_Material provided_:
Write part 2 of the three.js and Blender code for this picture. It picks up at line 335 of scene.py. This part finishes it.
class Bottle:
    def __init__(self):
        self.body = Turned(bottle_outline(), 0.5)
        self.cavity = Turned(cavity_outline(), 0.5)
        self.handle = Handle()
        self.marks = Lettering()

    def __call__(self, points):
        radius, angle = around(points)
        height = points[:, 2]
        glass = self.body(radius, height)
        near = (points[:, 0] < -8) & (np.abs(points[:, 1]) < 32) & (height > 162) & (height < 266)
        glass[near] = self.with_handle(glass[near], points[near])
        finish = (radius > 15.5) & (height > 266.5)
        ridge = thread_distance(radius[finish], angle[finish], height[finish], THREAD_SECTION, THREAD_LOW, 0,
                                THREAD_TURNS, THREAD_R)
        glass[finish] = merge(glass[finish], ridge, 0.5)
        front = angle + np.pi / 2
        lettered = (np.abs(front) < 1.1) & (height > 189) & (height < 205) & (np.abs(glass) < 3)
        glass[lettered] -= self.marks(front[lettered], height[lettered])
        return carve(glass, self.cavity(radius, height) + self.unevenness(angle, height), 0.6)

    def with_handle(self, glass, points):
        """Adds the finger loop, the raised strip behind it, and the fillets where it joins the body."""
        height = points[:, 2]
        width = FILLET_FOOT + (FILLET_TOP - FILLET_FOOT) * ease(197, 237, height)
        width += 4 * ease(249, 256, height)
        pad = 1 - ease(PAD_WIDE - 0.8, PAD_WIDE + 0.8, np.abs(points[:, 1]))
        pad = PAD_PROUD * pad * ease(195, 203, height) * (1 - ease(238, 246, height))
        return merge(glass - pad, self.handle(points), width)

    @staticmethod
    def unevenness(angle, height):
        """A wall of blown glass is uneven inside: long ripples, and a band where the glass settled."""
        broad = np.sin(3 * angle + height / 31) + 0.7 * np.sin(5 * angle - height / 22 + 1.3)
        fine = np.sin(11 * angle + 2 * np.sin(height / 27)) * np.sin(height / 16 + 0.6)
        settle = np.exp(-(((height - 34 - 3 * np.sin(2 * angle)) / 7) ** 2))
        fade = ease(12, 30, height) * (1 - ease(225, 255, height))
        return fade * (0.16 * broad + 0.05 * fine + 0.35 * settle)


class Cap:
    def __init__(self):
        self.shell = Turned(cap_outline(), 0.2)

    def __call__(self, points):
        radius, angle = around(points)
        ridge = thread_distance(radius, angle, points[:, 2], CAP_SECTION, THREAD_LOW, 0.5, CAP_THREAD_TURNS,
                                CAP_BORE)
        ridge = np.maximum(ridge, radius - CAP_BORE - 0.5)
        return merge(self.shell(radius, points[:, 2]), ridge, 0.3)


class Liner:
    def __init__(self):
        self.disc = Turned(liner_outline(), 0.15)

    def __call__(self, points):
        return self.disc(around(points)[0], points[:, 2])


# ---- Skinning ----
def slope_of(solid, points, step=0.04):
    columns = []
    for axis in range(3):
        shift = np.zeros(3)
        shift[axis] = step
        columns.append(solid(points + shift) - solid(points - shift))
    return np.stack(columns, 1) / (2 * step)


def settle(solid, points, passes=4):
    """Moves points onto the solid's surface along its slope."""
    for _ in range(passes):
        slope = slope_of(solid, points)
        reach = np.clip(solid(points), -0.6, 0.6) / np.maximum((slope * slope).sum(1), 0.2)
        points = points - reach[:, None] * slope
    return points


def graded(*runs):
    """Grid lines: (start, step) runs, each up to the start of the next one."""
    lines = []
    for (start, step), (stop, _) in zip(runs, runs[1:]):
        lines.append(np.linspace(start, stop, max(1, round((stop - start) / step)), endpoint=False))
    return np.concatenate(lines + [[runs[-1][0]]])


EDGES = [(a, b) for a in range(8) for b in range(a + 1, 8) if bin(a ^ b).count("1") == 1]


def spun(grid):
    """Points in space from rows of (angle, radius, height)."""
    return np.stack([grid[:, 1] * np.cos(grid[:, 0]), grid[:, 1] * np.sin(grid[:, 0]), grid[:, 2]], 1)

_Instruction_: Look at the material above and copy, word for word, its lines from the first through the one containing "self.marks = Lettering()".

_Worked answer_:
Write part 2 of the three.js and Blender code for this picture. It picks up at line 335 of scene.py. This part finishes it.
class Bottle:
    def __init__(self):
        self.body = Turned(bottle_outline(), 0.5)
        self.cavity = Turned(cavity_outline(), 0.5)
        self.handle = Handle()
        self.marks = Lettering()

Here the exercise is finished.